Strimling told the packed chamber that he came to look forward, not backward. But when Jennings later explained in some detail how “I’m being asked to manage an unmanageable situation,” the mayor too shifted hard into reverse.

At his side: A manila folder brimming with perceived slights by a city manager and a City Hall senior staff fed up with the mayor’s often aggressive, always insatiable ego.

Strimling’s drip-drip list of petty grievances felt like the opening round of a divorce mediation – huge injustices in the eyes of the complainant, not so much for the third-party observers.

Coming up for air at one point, he said, “As I said earlier, these are not all the examples.” Then a dramatic pause, followed by, “I’ll give you a few more …”

Please, Mr. Mayor, don’t.

Truth be told, Strimling’s 20-month tenure as Portland’s second popularly elected mayor in recent times has been, in many ways, a classic tragedy.

Handsome, charming and quick with the smile, he sailed to a 51 percent majority in a three-way race in 2015 that required no second-round count under Portland’s ranked-choice voting system.

With years of television and radio punditry under his belt, he’s taken to the airwaves like a moth to a flame – sometimes sounding off before he has his facts straight and, more importantly, before any of his colleagues have a clue what he’s doing.

Jennings lamented the time Strimling went on the radio and began riffing sans script about overtime for firefighters – at the exact time that issue was being delicately negotiated with the Portland firefighters’ union.

Those same firefighters, Jennings recalled, once called the city manager from a working fire “asking if they had the authority to move the mayor behind the cordoned-off area.”

Then there was the time Strimling showed up at an active crime scene and began peppering a poor police officer manning a checkpoint for information.

“I would never, in my wildest dreams, think of doing something like that,” said Jennings, to whom the police chief actually reports.

But there’s more to this than just Strimling’s hard-wired attraction to the bright lights.

Over and over during Monday’s session, the talk turned to his ever-eroding credibility. In fact, Councilor Jill Duson achieved a linguistic milestone when she decried the mayor’s penchant for what she generously called “misparaphrasing.”
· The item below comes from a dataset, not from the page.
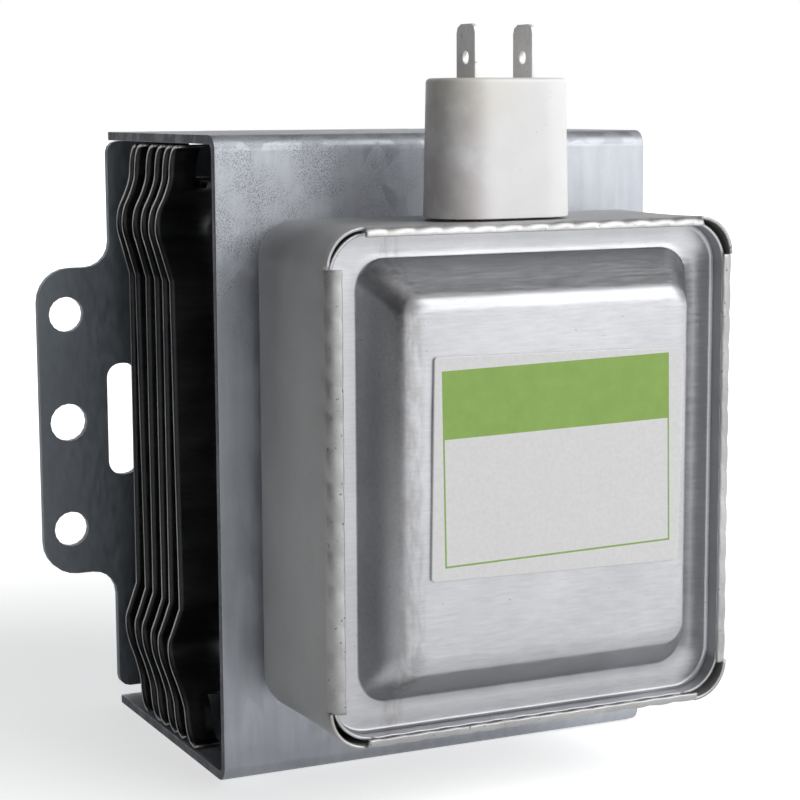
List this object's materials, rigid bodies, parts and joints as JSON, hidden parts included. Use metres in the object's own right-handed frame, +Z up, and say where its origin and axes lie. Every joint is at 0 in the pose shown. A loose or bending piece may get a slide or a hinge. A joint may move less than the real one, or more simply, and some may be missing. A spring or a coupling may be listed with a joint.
{
  "type": "microwave oven magnetron",
  "caption": "Magnetron with cooling fins in a folded steel yoke, an eared mounting plate, a filter box with spade tabs and a rear antenna",
  "frame": {"origin": "under the middle of the whole object, on the level of the yoke's lower face", "axes": "+Z up towards the spade tabs, +Y along the tube towards the antenna, +X to the right as seen from the filter box"},
  "size_m": [0.1042, 0.118, 0.1195],
  "materials": {
    "galvanised_steel": "spangled zinc, matt",
    "dark_steel": "dark, satin",
    "fin_aluminium": "dull, in shade",
    "box_steel": "plated, satin",
    "lid_steel": "plated, satin",
    "copper": "bare copper",
    "ferrite": "matt black",
    "seal_metal": "plated, satin",
    "alumina_ceramic": "pale, matt",
    "tungsten": "grey metal",
    "cap_steel": "bright",
    "housing_plastic": "off-white, moulded",
    "tinned_brass": "tinned, dull",
    "label_paper": "satin sticker",
    "knitted_wire": "knitted wire"
  },
  "bodies": {
    "root": {"yoke_frame": "galvanised_steel", "mounting_plate": "dark_steel", "cooling_fin_1": "fin_aluminium", "cooling_fin_2": "fin_aluminium", "cooling_fin_3": "fin_aluminium", "cooling_fin_4": "fin_aluminium", "cooling_fin_5": "fin_aluminium", "cooling_fin_6": "fin_aluminium", "input_magnet": "ferrite", "output_magnet": "ferrite", "anode_cylinder": "copper", "anode_vane_1": "copper", "anode_vane_2": "copper", "anode_vane_3": "copper", "anode_vane_4": "copper", "anode_vane_5": "copper", "anode_vane_6": "copper", "anode_vane_7": "copper", "anode_vane_8": "copper", "anode_vane_9": "copper", "anode_vane_10": "copper", "inner_strap_input": "copper", "outer_strap_input": "copper", "inner_strap_output": "copper", "outer_strap_output": "copper", "input_pole_piece": "seal_metal", "output_pole_piece": "seal_metal", "filament": "tungsten", "end_shield_input": "tungsten", "end_shield_output": "tungsten", "centre_lead": "tungsten", "side_lead": "tungsten", "input_seal": "seal_metal", "stem_ceramic": "alumina_ceramic", "stem_terminal_upper": "tinned_brass", "stem_terminal_lower": "tinned_brass", "output_seal": "seal_metal", "antenna_ceramic": "alumina_ceramic", "exhaust_tube": "copper", "antenna_cap": "cap_steel", "antenna_lead": "copper", "rf_gasket": "knitted_wire", "filter_box": "box_steel", "filter_lid": "lid_steel", "label_sticker": "label_paper", "capacitor_housing": "housing_plastic", "capacitor_flange": "tinned_brass", "capacitor_block": "alumina_ceramic", "spade_terminal_left": "tinned_brass", "spade_terminal_right": "tinned_brass", "box_rivet_1": "seal_metal", "box_rivet_2": "seal_metal", "box_rivet_3": "seal_metal", "box_rivet_4": "seal_metal", "choke_coil_left": "copper", "choke_coil_right": "copper", "choke_core_left": "ferrite", "choke_core_right": "ferrite"}
  },
  "joints": []
}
Translation: He hears something that everyone else hears, only to later recount it in terms favorable to him while others scratch their heads and mutter, “Say what?”

To wit: Speaking to the decline in decorum at City Hall, Jennings bemoaned the “individuals and groups” who now flock to council meetings and “say anything they wish about us – including calling one of us a murderer.”
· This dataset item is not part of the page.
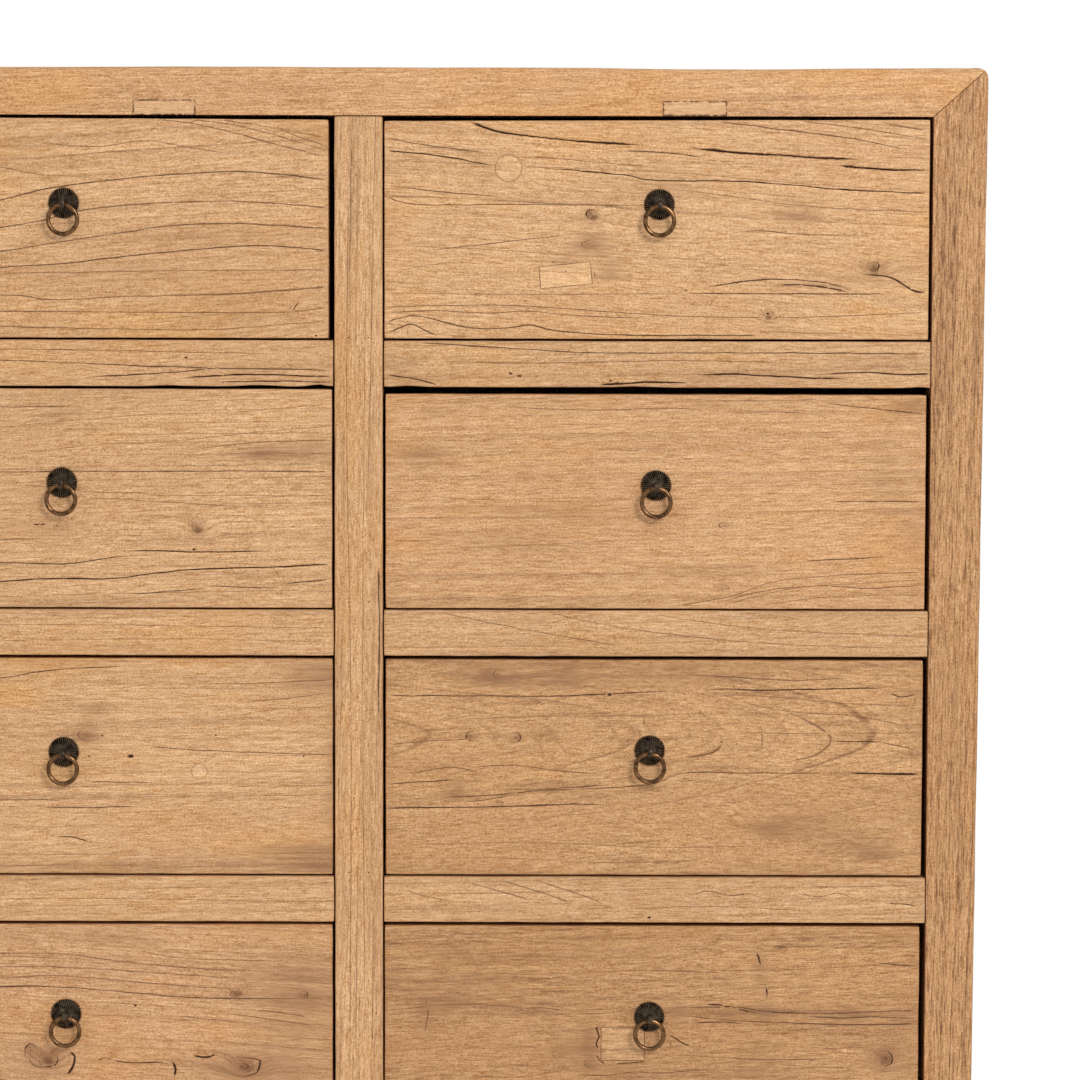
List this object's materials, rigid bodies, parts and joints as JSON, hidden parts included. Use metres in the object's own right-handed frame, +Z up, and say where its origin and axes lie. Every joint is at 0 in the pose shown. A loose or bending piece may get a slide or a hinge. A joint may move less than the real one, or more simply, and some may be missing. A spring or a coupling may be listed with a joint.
{
  "type": "apothecary cabinet",
  "caption": "Wooden cabinet on short square legs with two columns of inset drawers, each with a hanging ring pull on a fluted round plate.",
  "frame": {"origin": "on the floor, at the centre of the base of the bounding box, with the pulls counted in", "axes": "+Z up, the drawers open towards -Y, +X to the right of someone who faces the drawers"},
  "size_m": [1, 0.412, 1.02],
  "materials": {
    "frame_elm": "reclaimed elm, matt oil, vertical grain",
    "rail_elm": "reclaimed elm, matt oil, horizontal grain",
    "panel_elm": "reclaimed elm boards, matt oil",
    "drawer_front_elm": "reclaimed elm with cracks, knots and patches, matt oil",
    "inner_wood": "plain unfinished softwood",
    "bronze": "dark bronze patina, satin",
    "brass": "aged brass, dull polish on the raised parts"
  },
  "bodies": {
    "carcass": {"front_left_post": "frame_elm", "front_right_post": "frame_elm", "top_front_rail": "rail_elm", "bottom_front_rail": "rail_elm", "back_left_post": "frame_elm", "back_right_post": "frame_elm", "top_back_rail": "rail_elm", "bottom_back_rail": "rail_elm", "top_left_rail": "rail_elm", "bottom_left_rail": "rail_elm", "top_right_rail": "rail_elm", "bottom_right_rail": "rail_elm", "centre_stile": "frame_elm", "left_cross_rail_1": "rail_elm", "right_cross_rail_1": "rail_elm", "left_cross_rail_2": "rail_elm", "right_cross_rail_2": "rail_elm", "left_cross_rail_3": "rail_elm", "right_cross_rail_3": "rail_elm", "top_panel": "panel_elm", "left_side_panel": "panel_elm", "right_side_panel": "panel_elm", "back_panel": "panel_elm", "bottom_panel": "inner_wood", "runner_frame_1": "inner_wood", "runner_frame_2": "inner_wood", "runner_frame_3": "inner_wood", "runner_frame_4": "inner_wood"},
    "drawer_left_1": {"drawer_left_1_front": "drawer_front_elm", "drawer_left_1_box": "inner_wood", "drawer_left_1_rosette": "bronze"},
    "ring_left_1": {"drawer_left_1_ring": "brass"},
    "drawer_right_1": {"drawer_right_1_front": "drawer_front_elm", "drawer_right_1_box": "inner_wood", "drawer_right_1_rosette": "bronze"},
    "ring_right_1": {"drawer_right_1_ring": "brass"},
    "drawer_left_2": {"drawer_left_2_front": "drawer_front_elm", "drawer_left_2_box": "inner_wood", "drawer_left_2_rosette": "bronze"},
    "ring_left_2": {"drawer_left_2_ring": "brass"},
    "drawer_right_2": {"drawer_right_2_front": "drawer_front_elm", "drawer_right_2_box": "inner_wood", "drawer_right_2_rosette": "bronze"},
    "ring_right_2": {"drawer_right_2_ring": "brass"},
    "drawer_left_3": {"drawer_left_3_front": "drawer_front_elm", "drawer_left_3_box": "inner_wood", "drawer_left_3_rosette": "bronze"},
    "ring_left_3": {"drawer_left_3_ring": "brass"},
    "drawer_right_3": {"drawer_right_3_front": "drawer_front_elm", "drawer_right_3_box": "inner_wood", "drawer_right_3_rosette": "bronze"},
    "ring_right_3": {"drawer_right_3_ring": "brass"},
    "drawer_left_4": {"drawer_left_4_front": "drawer_front_elm", "drawer_left_4_box": "inner_wood", "drawer_left_4_rosette": "bronze"},
    "ring_left_4": {"drawer_left_4_ring": "brass"},
    "drawer_right_4": {"drawer_right_4_front": "drawer_front_elm", "drawer_right_4_box": "inner_wood", "drawer_right_4_rosette": "bronze"},
    "ring_right_4": {"drawer_right_4_ring": "brass"}
  },
  "joints": [
    {"name": "drawer_left_1_slide", "type": "slide", "parent": "carcass", "child": "drawer_left_1", "axis": [0, -1, 0], "range_m": [0, 0.29]},
    {"name": "ring_left_1_swing", "type": "hinge", "parent": "drawer_left_1", "child": "ring_left_1", "pos_m": [-0.2341, -0.20125, 0.90945], "axis": [-1, 0, 0], "range_deg": [-12, 160]},
    {"name": "drawer_right_1_slide", "type": "slide", "parent": "carcass", "child": "drawer_right_1", "axis": [0, -1, 0], "range_m": [0, 0.29]},
    {"name": "ring_right_1_swing", "type": "hinge", "parent": "drawer_right_1", "child": "ring_right_1", "pos_m": [0.2392, -0.20175, 0.90945], "axis": [-1, 0, 0], "range_deg": [-12, 160]},
    {"name": "drawer_left_2_slide", "type": "slide", "parent": "carcass", "child": "drawer_left_2", "axis": [0, -1, 0], "range_m": [0, 0.29]},
    {"name": "ring_left_2_swing", "type": "hinge", "parent": "drawer_left_2", "child": "ring_left_2", "pos_m": [-0.237, -0.20175, 0.68695], "axis": [-1, 0, 0], "range_deg": [-12, 160]},
    {"name": "drawer_right_2_slide", "type": "slide", "parent": "carcass", "child": "drawer_right_2", "axis": [0, -1, 0], "range_m": [0, 0.29]},
    {"name": "ring_right_2_swing", "type": "hinge", "parent": "drawer_right_2", "child": "ring_right_2", "pos_m": [0.2376, -0.20125, 0.68575], "axis": [-1, 0, 0], "range_deg": [-12, 160]},
    {"name": "drawer_left_3_slide", "type": "slide", "parent": "carcass", "child": "drawer_left_3", "axis": [0, -1, 0], "range_m": [0, 0.29]},
    {"name": "ring_left_3_swing", "type": "hinge", "parent": "drawer_left_3", "child": "ring_left_3", "pos_m": [-0.2372, -0.19975, 0.47005], "axis": [-1, 0, 0], "range_deg": [-12, 160]},
    {"name": "drawer_right_3_slide", "type": "slide", "parent": "carcass", "child": "drawer_right_3", "axis": [0, -1, 0], "range_m": [0, 0.29]},
    {"name": "ring_right_3_swing", "type": "hinge", "parent": "drawer_right_3", "child": "ring_right_3", "pos_m": [0.2335, -0.19975, 0.47245], "axis": [-1, 0, 0], "range_deg": [-12, 160]},
    {"name": "drawer_left_4_slide", "type": "slide", "parent": "carcass", "child": "drawer_left_4", "axis": [0, -1, 0], "range_m": [0, 0.29]},
    {"name": "ring_left_4_swing", "type": "hinge", "parent": "drawer_left_4", "child": "ring_left_4", "pos_m": [-0.2367, -0.19975, 0.25715], "axis": [-1, 0, 0], "range_deg": [-12, 160]},
    {"name": "drawer_right_4_slide", "type": "slide", "parent": "carcass", "child": "drawer_right_4", "axis": [0, -1, 0], "range_m": [0, 0.29]},
    {"name": "ring_right_4_swing", "type": "hinge", "parent": "drawer_right_4", "child": "ring_right_4", "pos_m": [0.2342, -0.20025, 0.25595], "axis": [-1, 0, 0], "range_deg": [-12, 160]}
  ]
}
Only minutes later, Strimling lambasted the city manager for “claiming that I called someone a murderer.”

Huh?

“I don’t think he said that,” observed Councilor Nick Mavodones, who ran the meeting.

Misparaphrasing aside, several councilors brought up Strimling’s notorious lack of preparation and his penchant for asking questions that could easily be answered if he simply read the background material they all get before meetings.

“Questions are important,” counseled Councilor Belinda Ray, a writer and teacher. “It is equally important to do your homework. Before you come to a meeting, read the material.”

She added, “Google is awesome! I get a lot of information that way.”

The longer Monday’s session dragged on, the more apparent it became that Strimling places himself on a considerably loftier pedestal than do the councilors and city manager who wallow in his incessant complaints and demands.

Councilors noted that they get briefed by the city staff on issues, often with Strimling in the room. Why then must he insist on his own private briefings with the same staff on the same issues?

Councilors ask questions of staff members by first going through the city manager. Then why, when the city charter assigns to the manager the “day-to-day operations of the city,” does Strimling chafe at the same protocol?

“We do not sit around in this building or any other city building waiting for you to call us to ask us questions,” Jennings told the scowling mayor.

In the end, it all felt so sad, so futile, so interminable.

Ray recalled how Strimling ran on the promise to be, above all, “listener in chief.”

“That’s the mayor I voted for,” she said. “That’s not the mayor I’ve seen for a very long time.”

Duson said the council must assert itself more to counterbalance “the insistent, singularly aggressive position of the mayor” in his dealings with the rest of the city’s government.

Councilor Spencer Thibodeau, once viewed as one of Strimling’s close political allies, looked him in the eye and said, “The council is telling you, Mr. Mayor, that you need to get it together.”

Good luck with that one.

In one of the few tidbits of news from the workshop, the audience learned that the city actually paid a mediator to try to patch things up between Strimling and Jennings. It didn’t work.

So there they all sit, pretty much right back where they started.

Strimling and Jennings still can’t stand each other, although they’ll start meeting again weekly with a third party present.

The council, for its part, will keep trying to tune out all the discord.

And Strimling?

He’s the mayor who thrives on improv. And all his city’s a stage.